Random Thoughts from one very ill 19-year-old chick in need of a hot bath
My entire head has felt like imploding for the last 48 hours. Nose–clogged. Throat–clogged. Brain–clogged. Face–clogged. Even though I know I’m not, I still find myself saying under my breath, “I’m dying…”
Anyone want to go somewhere in Canada? I have a $500 credit ($700 Canadian) on WestJet that no one seems to want to transfer for their own use. It’s incredibly frustrating. To purchase something out of pure, well-thought intentions only to realize that it was, in fact, a mistake–a big, fat, non-refundable mistake. And boy-o, I’m desperate.

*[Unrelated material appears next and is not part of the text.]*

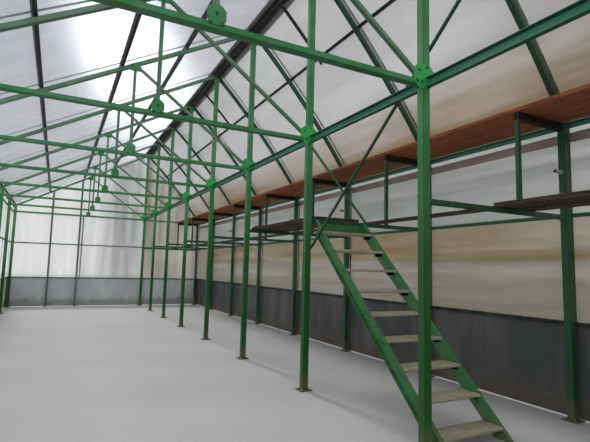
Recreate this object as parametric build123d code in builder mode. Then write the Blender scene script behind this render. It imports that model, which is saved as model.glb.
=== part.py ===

I like my job. I really like my job. Regular hours. Friendly people. Retail experience. Commission. I really like my job. And I can’t wait to quit. Why? Because it’s not my dream. Most people (emphasis on most) start at some lower level in life and work their way up. I’m looking forward to when I can quit retail and travel upwards, to a new and more satisfying position. I may be “jumping the gun” here, but I’m hoping to be self-employed by the end of February or March of 2004.
My camera will be here tomorrow. By 4:30 pm. Are you excited?
I’m looking forward to church on Sunday. The series is about who God is willing to touch and who we are willing to touch. There are so many things I want to do with my life. I was talking to Daniel about the things I “can” do. Write. Paint. Play music. Photograph. I don’t want to simply choose one thing and run with it as far as I can go. I want to grab them all and take them to the farthest humanly possible limits that exist. All in hopes to glorify God. I mean, why wouldn’t I? He’s the One who instilled the passion in me first. So unto God, I will strive to be passion until my very last.
Say it with me: The Cheat… is to… the limit.